Das Handbuch „Deutsche Kommunisten. Biographisches Handbuch 1918 bis 1945“ wird von Andreas Herbst und Hermann Weber in der 8. aktualisierten Ausgabe herausgegeben. Auf breiter Quellenbasis werden die Schicksale deutscher Kommunisten knapp geschildert, von denen etwa ein Drittel während der NS-Diktatur und durch den Stalinistischen Terror gewaltsam ums Leben kam.
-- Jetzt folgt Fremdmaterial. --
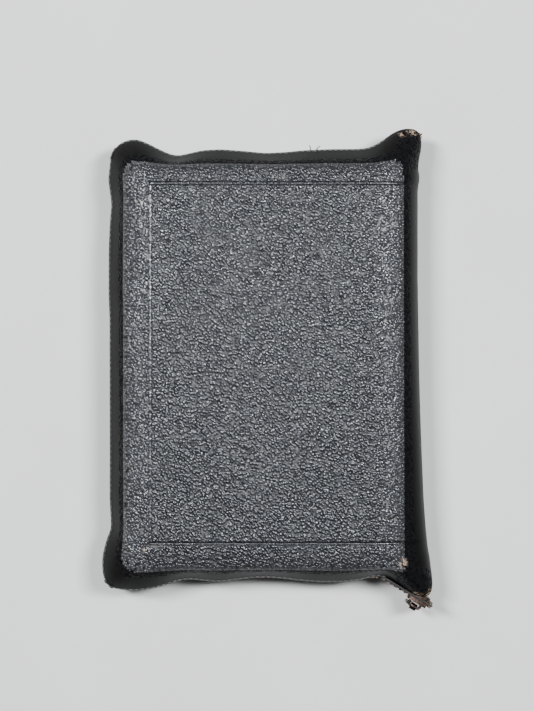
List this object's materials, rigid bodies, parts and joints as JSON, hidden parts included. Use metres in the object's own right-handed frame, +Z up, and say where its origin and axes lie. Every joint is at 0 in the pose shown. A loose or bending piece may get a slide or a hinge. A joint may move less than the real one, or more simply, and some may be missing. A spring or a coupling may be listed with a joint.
{
  "type": "prayer book",
  "caption": "Zip-around black leather prayer book with a padded cover, thin paper sections, a short ear at each end of the spine, a zip slider and a hanging pull tab.",
  "frame": {"origin": "centre of the front cover's flat outer face, which the closed book lies on", "axes": "+X to the spine, +Y to the head of the book, +Z up through the back cover"},
  "size_m": [0.1222, 0.1817, 0.034],
  "materials": {
    "black_leather": "pebbled, semi-gloss",
    "greyboard": "matt card",
    "lining_paper": "matt black paper",
    "page_paper": "matt thin paper with toned edges",
    "zip_tape": "woven",
    "zip_metal": "worn, dulled nickel over brass",
    "spine_cloth": "open weave",
    "band_thread": "silk cord"
  },
  "bodies": {
    "front_cover": {"front_cover_leather": "black_leather", "front_board": "greyboard", "front_lining": "lining_paper", "front_flyleaf": "page_paper", "front_pages": "page_paper", "lower_zip_tape": "zip_tape", "lower_zip_teeth": "zip_metal"},
    "spine": {"spine_leather": "black_leather", "spine_inlay": "greyboard", "spine_mull": "spine_cloth", "sewing_tapes": "spine_cloth", "head_band": "band_thread", "tail_band": "band_thread", "head_end_tapes": "zip_tape", "tail_end_tapes": "zip_tape", "head_end_teeth": "zip_metal", "tail_end_teeth": "zip_metal", "head_stop": "zip_metal", "tail_stops": "zip_metal"},
    "back_cover": {"back_cover_leather": "black_leather", "back_board": "greyboard", "back_lining": "lining_paper", "back_flyleaf": "page_paper", "back_pages": "page_paper", "upper_zip_tape": "zip_tape", "upper_zip_teeth": "zip_metal"},
    "leaf_1": {"leaf_1": "page_paper"},
    "leaf_2": {"leaf_2": "page_paper"},
    "leaf_3": {"leaf_3": "page_paper"},
    "slider": {"slider_body": "zip_metal", "slider_crown": "zip_metal"},
    "pull_tab": {"pull_tab": "zip_metal"}
  },
  "joints": [
    {"name": "book_open", "type": "hinge", "parent": "front_cover", "child": "spine", "pos_m": [0.0556, 0, 0.00571], "axis": [0, 1, 0], "range_deg": [0, 90]},
    {"name": "back_cover_fold", "type": "hinge", "parent": "spine", "child": "back_cover", "pos_m": [0.0556, 0, 0.02829], "axis": [0, 1, 0], "range_deg": [0, 90]},
    {"name": "leaf_1_turn", "type": "hinge", "parent": "spine", "child": "leaf_1", "pos_m": [0.0549, 0, 0.01672], "axis": [0, 1, 0], "range_deg": [-36, 0]},
    {"name": "leaf_2_turn", "type": "hinge", "parent": "spine", "child": "leaf_2", "pos_m": [0.0549, 0, 0.017], "axis": [0, 1, 0], "range_deg": [-6, 0]},
    {"name": "leaf_3_turn", "type": "hinge", "parent": "spine", "child": "leaf_3", "pos_m": [0.0549, 0, 0.01728], "axis": [0, 1, 0], "range_deg": [0, 34]},
    {"name": "slider_run", "type": "slide", "parent": "spine", "child": "slider", "axis": [-0.8572, 0.515, 0], "range_m": [0, 0.004]},
    {"name": "pull_tab_swing", "type": "hinge", "parent": "slider", "child": "pull_tab", "pos_m": [0.05617, -0.09094, 0.017], "axis": [-0.8572, 0.515, 0], "range_deg": [-10, 170]}
  ],
  "couplings": [
    {"joint": "back_cover_fold", "follows": "book_open", "ratio": 1},
    {"joint": "leaf_1_turn", "follows": "book_open", "ratio": -0.4},
    {"joint": "leaf_2_turn", "follows": "book_open", "ratio": -0.06},
    {"joint": "leaf_3_turn", "follows": "book_open", "ratio": 0.37}
  ]
}
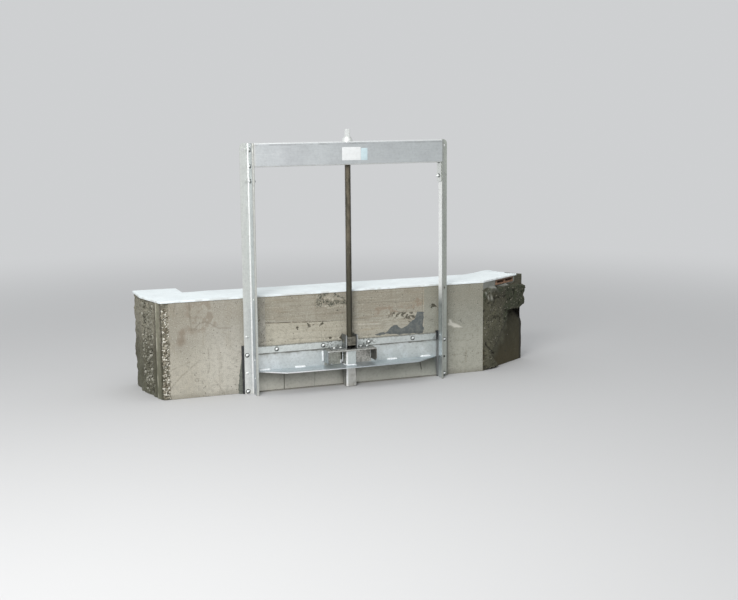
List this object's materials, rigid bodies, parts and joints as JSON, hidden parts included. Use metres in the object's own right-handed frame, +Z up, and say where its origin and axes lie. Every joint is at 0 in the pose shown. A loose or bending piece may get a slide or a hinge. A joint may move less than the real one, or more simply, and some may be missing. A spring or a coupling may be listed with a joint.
{
  "type": "sluice gate",
  "caption": "Wall-mounted stainless sluice gate with a non-rising screw, square drive end and bowed leaf rib, on its concrete headwall.",
  "frame": {"origin": "underside of the sill plate at the wall face, in the middle of the gate, at the water's level", "axes": "+X along the wall to the viewer's right, +Y into the wall, +Z up"},
  "size_m": [2.3499, 0.587, 1.4213],
  "materials": {
    "concrete": "board-marked cast concrete",
    "old_concrete": "weathered, broken concrete",
    "mortar": "trowelled pale mortar",
    "brick": "broken fired clay",
    "stainless": "pickled stainless plate",
    "bolt_steel": "dull stainless",
    "turned_steel": "turned",
    "screw_steel": "greased and silted",
    "bronze": "silted bronze",
    "guide_plastic": "black slide plastic",
    "seal_rubber": "matt black rubber",
    "label_film": "bare label film"
  },
  "bodies": {
    "frame_and_wall": {"headwall_left": "concrete", "headwall_right": "concrete", "headwall_lintel": "concrete", "return_wall_left": "old_concrete", "wing_wall_right": "old_concrete", "wing_rubble": "old_concrete", "hollow_brick": "brick", "wall_cap": "mortar", "guide_left": "guide_plastic", "guide_right": "guide_plastic", "sill_plate": "stainless", "post_left": "stainless", "post_right": "stainless", "anchors_left": "bolt_steel", "anchors_right": "bolt_steel", "yoke_channel": "stainless", "yoke_leg_left": "stainless", "yoke_leg_right": "stainless", "yoke_bolts_left": "bolt_steel", "yoke_bolts_right": "bolt_steel", "yoke_stiffeners": "stainless", "bearing_housing": "turned_steel"},
    "leaf": {"leaf_plate": "stainless", "clamp_bar": "stainless", "clamp_bolts": "bolt_steel", "top_seal": "seal_rubber", "bottom_seal": "seal_rubber", "bow_rib": "stainless", "column_upper": "stainless", "column_lower": "stainless", "nut_shelf": "stainless", "gusset_left": "stainless", "gusset_right": "stainless", "cheek_left": "stainless", "cheek_right": "stainless", "bracket_bolts": "bolt_steel", "stem_nut": "bronze"},
    "screw": {"stem_rod": "screw_steel", "lower_collar": "turned_steel", "upper_collar": "turned_steel", "drive_square": "turned_steel"}
  },
  "joints": [
    {"name": "screw_turn", "type": "hinge", "parent": "frame_and_wall", "child": "screw", "pos_m": [0, -0.043, 1.356], "axis": [0, 0, 1], "range_deg": [0, 54000]},
    {"name": "leaf_lift", "type": "slide", "parent": "frame_and_wall", "child": "leaf", "axis": [0, 0, 1], "range_m": [0, 0.9]}
  ],
  "couplings": [
    {"joint": "leaf_lift", "follows": "screw_turn", "m_per_rad": 0.00095493}
  ]
}
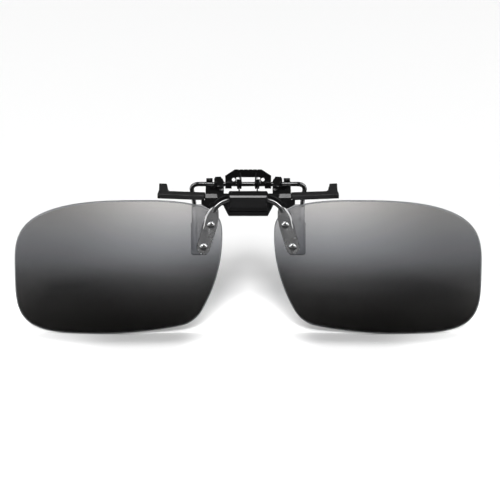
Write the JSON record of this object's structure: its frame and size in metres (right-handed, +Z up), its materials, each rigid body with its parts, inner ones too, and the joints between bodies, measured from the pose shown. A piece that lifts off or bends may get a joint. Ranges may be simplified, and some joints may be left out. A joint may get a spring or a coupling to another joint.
{
  "type": "clip-on sunglasses",
  "caption": "Flip-up clip-on sunglasses: rimless gradient lenses on a bridge wire that turns in a faceted block, with a sprung wire clip behind.",
  "frame": {"origin": "centre of the flat rear face of the clip's base, where it sits against the bridge of the glasses", "axes": "+X across the lenses towards the wearer's left, +Y towards the wearer's face, +Z up"},
  "size_m": [0.1348, 0.0185, 0.0445],
  "materials": {
    "black_plastic": "moulded, satin gloss",
    "black_gloss_plastic": "moulded, high gloss",
    "black_rubber": "soft matte",
    "black_lever": "black, semi-gloss",
    "spring_steel": "plain",
    "polished_wire": "polished",
    "polished_screw": "polished",
    "clear_plastic": "clear",
    "clear_silicone": "translucent, soft",
    "tinted_lens": "grey gradient, light at the top and dark at the bottom"
  },
  "bodies": {
    "base": {"clip_base": "black_plastic", "hinge_cover": "black_gloss_plastic", "detent_spring": "spring_steel", "right_arm_sleeve": "black_rubber", "left_arm_sleeve": "black_rubber", "right_torsion_spring": "spring_steel", "left_torsion_spring": "spring_steel"},
    "flip_lenses": {"bridge_wire": "polished_wire", "flip_cam": "spring_steel", "right_lens_leaf": "polished_wire", "left_lens_leaf": "polished_wire", "right_lens": "tinted_lens", "left_lens": "tinted_lens", "right_lens_screws": "polished_screw", "left_lens_screws": "polished_screw", "right_lens_washers": "clear_plastic", "left_lens_washers": "clear_plastic", "right_lens_nuts": "polished_screw", "left_lens_nuts": "polished_screw"},
    "jaw": {"thumb_lever": "black_lever", "claw_wire": "polished_wire", "right_rear_pad": "clear_silicone", "left_rear_pad": "clear_silicone"}
  },
  "joints": [
    {"name": "flip", "type": "hinge", "parent": "base", "child": "flip_lenses", "pos_m": [0, -0.00265, -0.00022], "axis": [-1, 0, 0], "range_deg": [0, 90], "deforming": ["detent_spring"]},
    {"name": "jaw", "type": "hinge", "parent": "base", "child": "jaw", "pos_m": [0, 0.009, 0.0006], "axis": [1, 0, 0], "range_deg": [0, 25], "stiffness_Nm_per_rad": 0.03, "springref_deg": -28.65, "deforming": ["right_torsion_spring", "left_torsion_spring"]}
  ]
}
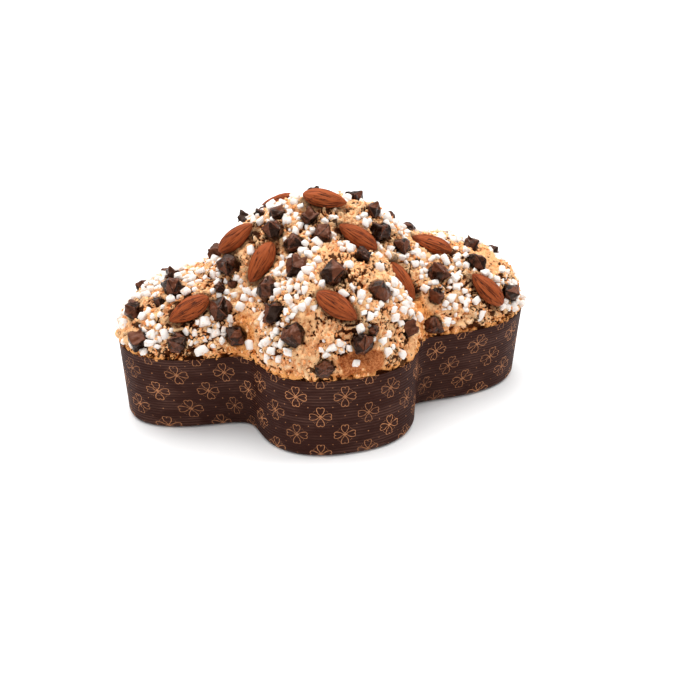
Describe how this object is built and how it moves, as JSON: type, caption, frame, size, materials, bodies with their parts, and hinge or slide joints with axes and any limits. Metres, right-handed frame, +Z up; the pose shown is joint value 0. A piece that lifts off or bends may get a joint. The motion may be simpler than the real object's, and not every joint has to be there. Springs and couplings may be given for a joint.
{
  "type": "dove-shaped easter cake",
  "caption": "Whole dove-shaped Easter cake in a corrugated paper case, domed and glazed, topped with pearl sugar, whole almonds and dark chocolate chunks.",
  "frame": {"origin": "middle of the whole object's box, at the level the case stands on", "axes": "+X along the dove from head to tail, +Y across to one wing, +Z up through the dome"},
  "size_m": [0.2414, 0.1708, 0.1276],
  "materials": {
    "paper": "dark brown corrugated baking paper with a fine copper-coloured line print",
    "crust": "cracked, crumbly pale glaze over an orange-brown crust, matte",
    "almond": "reddish brown almond skin with long furrows, satin",
    "chocolate": "dark chocolate, satin"
  },
  "bodies": {
    "root": {"paper_case": "paper", "cake": "crust", "almond_01": "almond", "almond_02": "almond", "almond_03": "almond", "almond_04": "almond", "almond_05": "almond", "almond_06": "almond", "almond_07": "almond", "almond_08": "almond", "almond_09": "almond", "almond_10": "almond", "almond_11": "almond", "almond_12": "almond", "chocolate_01": "chocolate", "chocolate_02": "chocolate", "chocolate_03": "chocolate", "chocolate_04": "chocolate", "chocolate_05": "chocolate", "chocolate_06": "chocolate", "chocolate_07": "chocolate", "chocolate_08": "chocolate", "chocolate_09": "chocolate", "chocolate_10": "chocolate", "chocolate_11": "chocolate", "chocolate_12": "chocolate", "chocolate_13": "chocolate", "chocolate_14": "chocolate", "chocolate_15": "chocolate", "chocolate_16": "chocolate", "chocolate_17": "chocolate", "chocolate_18": "chocolate", "chocolate_19": "chocolate", "chocolate_20": "chocolate", "chocolate_21": "chocolate", "chocolate_22": "chocolate", "chocolate_23": "chocolate", "chocolate_24": "chocolate", "chocolate_25": "chocolate", "chocolate_26": "chocolate", "chocolate_27": "chocolate", "chocolate_28": "chocolate", "chocolate_29": "chocolate", "chocolate_30": "chocolate", "chocolate_31": "chocolate", "chocolate_32": "chocolate", "chocolate_33": "chocolate", "chocolate_34": "chocolate", "chocolate_35": "chocolate", "chocolate_36": "chocolate", "chocolate_37": "chocolate", "chocolate_38": "chocolate", "chocolate_39": "chocolate", "chocolate_40": "chocolate", "chocolate_41": "chocolate", "chocolate_42": "chocolate", "chocolate_43": "chocolate", "chocolate_44": "chocolate", "chocolate_45": "chocolate", "chocolate_46": "chocolate"}
  },
  "joints": []
}
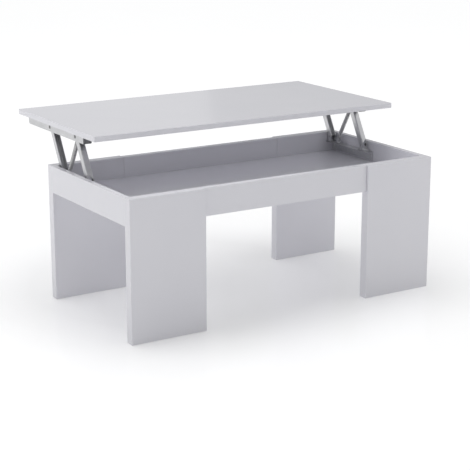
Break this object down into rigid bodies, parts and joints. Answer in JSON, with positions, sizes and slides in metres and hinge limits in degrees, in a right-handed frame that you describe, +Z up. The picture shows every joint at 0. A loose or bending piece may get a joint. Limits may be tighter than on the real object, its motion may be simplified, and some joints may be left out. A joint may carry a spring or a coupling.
{
  "type": "lift top coffee table",
  "caption": "Low rectangular table with wide panel legs and a storage tray; the top lifts and swings toward the back on parallel arm mechanisms at both ends.",
  "frame": {"origin": "centre of the base's footprint on the floor", "axes": "+X along the table's length, +Y toward the back, the way the raised top moves, +Z up"},
  "size_m": [1, 0.6945, 0.5311],
  "materials": {
    "white_board": "white gloss lacquer on board",
    "grey_steel": "silver grey powder coat",
    "zinc_steel": "zinc plated",
    "pivot_steel": "blackened steel",
    "dark_plastic": "moulded, dark grey",
    "spring_steel": "bright spring wire",
    "beech_dowel": "plain beech",
    "glide_plastic": "moulded, matt",
    "bumper_rubber": "soft clear"
  },
  "bodies": {
    "base": {"leg_front_left": "white_board", "leg_front_right": "white_board", "leg_rear_left": "white_board", "leg_rear_right": "white_board", "apron_front": "white_board", "apron_rear": "white_board", "end_apron_left": "white_board", "end_apron_right": "white_board", "tray_floor": "white_board", "tray_cams": "zinc_steel", "tray_cam_bolts": "zinc_steel", "apron_dowels": "beech_dowel", "end_dowels": "beech_dowel", "foot_glides": "glide_plastic", "bracket_screws": "zinc_steel", "bracket_left": "grey_steel", "clevis_front_left": "grey_steel", "clevis_rear_left": "grey_steel", "spring_post_left": "grey_steel", "raise_stop_left": "grey_steel", "spring_pin_left": "zinc_steel", "pivot_pin_rear_low_left": "pivot_steel", "pivot_rivets_front_low_left": "pivot_steel", "bracket_right": "grey_steel", "clevis_front_right": "grey_steel", "clevis_rear_right": "grey_steel", "spring_post_right": "grey_steel", "raise_stop_right": "grey_steel", "spring_pin_right": "zinc_steel", "pivot_pin_rear_low_right": "pivot_steel", "pivot_rivets_front_low_right": "pivot_steel"},
    "top": {"tabletop": "white_board", "rail_screws": "zinc_steel", "top_bumpers": "bumper_rubber", "rail_end_caps": "dark_plastic", "rail_left": "grey_steel", "pivot_rivets_rear_high_left": "pivot_steel", "pivot_pin_front_high_left": "pivot_steel", "pivot_spacers_left": "glide_plastic", "rail_right": "grey_steel", "pivot_rivets_rear_high_right": "pivot_steel", "pivot_pin_front_high_right": "pivot_steel", "pivot_spacers_right": "glide_plastic"},
    "arm_front_left": {"arm_front_left": "grey_steel"},
    "arm_rear_left": {"arm_rear_left": "grey_steel"},
    "spring_lower_left": {"spring_lower_left": "spring_steel"},
    "spring_upper_left": {"spring_upper_left": "spring_steel"},
    "arm_front_right": {"arm_front_right": "grey_steel"},
    "arm_rear_right": {"arm_rear_right": "grey_steel"},
    "spring_lower_right": {"spring_lower_right": "spring_steel"},
    "spring_upper_right": {"spring_upper_right": "spring_steel"}
  },
  "joints": [
    {"name": "lift", "type": "hinge", "parent": "base", "child": "arm_rear_left", "pos_m": [-0.4695, 0.2048, 0.3888], "axis": [1, 0, 0], "range_deg": [0, 119]},
    {"name": "front_arm_left", "type": "hinge", "parent": "base", "child": "arm_front_left", "pos_m": [-0.4695, 0.0388, 0.3888], "axis": [1, 0, 0], "range_deg": [0, 119]},
    {"name": "rear_arm_right", "type": "hinge", "parent": "base", "child": "arm_rear_right", "pos_m": [0.4695, 0.2048, 0.3888], "axis": [1, 0, 0], "range_deg": [0, 119]},
    {"name": "front_arm_right", "type": "hinge", "parent": "base", "child": "arm_front_right", "pos_m": [0.4695, 0.0388, 0.3888], "axis": [1, 0, 0], "range_deg": [0, 119]},
    {"name": "top_level", "type": "hinge", "parent": "arm_rear_left", "child": "top", "pos_m": [-0.4695, 0.26831, 0.50338], "axis": [1, 0, 0], "range_deg": [-119, 0]},
    {"name": "spring_low_left", "type": "hinge", "parent": "base", "child": "spring_lower_left", "pos_m": [-0.4695, 0.1698, 0.3888], "axis": [1, 0, 0], "range_deg": [0, 59.5]},
    {"name": "spring_high_left", "type": "hinge", "parent": "top", "child": "spring_upper_left", "pos_m": [-0.4695, 0.10231, 0.50338], "axis": [1, 0, 0], "range_deg": [0, 59.5]},
    {"name": "spring_low_right", "type": "hinge", "parent": "base", "child": "spring_lower_right", "pos_m": [0.4695, 0.1698, 0.3888], "axis": [1, 0, 0], "range_deg": [0, 59.5]},
    {"name": "spring_high_right", "type": "hinge", "parent": "top", "child": "spring_upper_right", "pos_m": [0.4695, 0.10231, 0.50338], "axis": [1, 0, 0], "range_deg": [0, 59.5]}
  ],
  "couplings": [
    {"joint": "front_arm_left", "follows": "lift", "ratio": 1},
    {"joint": "rear_arm_right", "follows": "lift", "ratio": 1},
    {"joint": "front_arm_right", "follows": "lift", "ratio": 1},
    {"joint": "top_level", "follows": "lift", "ratio": -1},
    {"joint": "spring_low_left", "follows": "lift", "ratio": 0.5},
    {"joint": "spring_high_left", "follows": "lift", "ratio": 0.5},
    {"joint": "spring_low_right", "follows": "lift", "ratio": 0.5},
    {"joint": "spring_high_right", "follows": "lift", "ratio": 0.5}
  ]
}
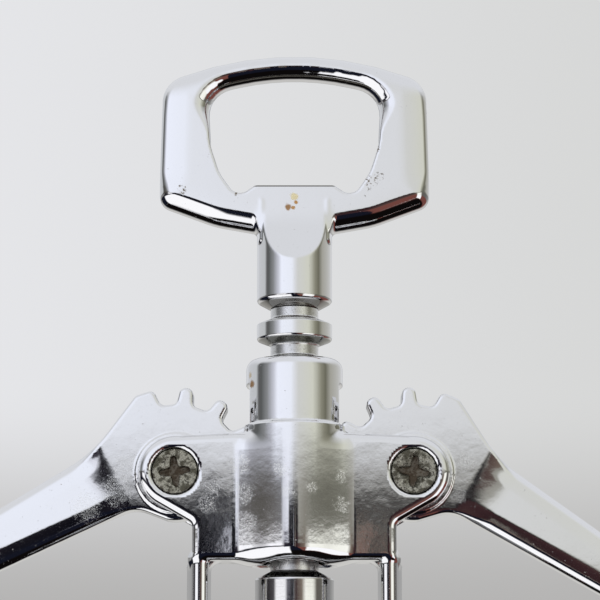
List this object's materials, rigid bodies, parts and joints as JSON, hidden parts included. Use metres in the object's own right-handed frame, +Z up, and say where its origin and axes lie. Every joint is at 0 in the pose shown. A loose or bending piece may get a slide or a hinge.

Kurzbiografien zu Personen des politischen Lebens in der DDR stellt das von Helmut Müller-Enbergs, Jan Wielgohs, Dieter Hoffmann, Andreas Herbst, Ingrid Kirschey-Feix herausgegebene Lexikon ostdeutscher Biographien „Wer war wer in der DDR?“ Ch. Links Verlag, 5. Aufl. 2010 bereit.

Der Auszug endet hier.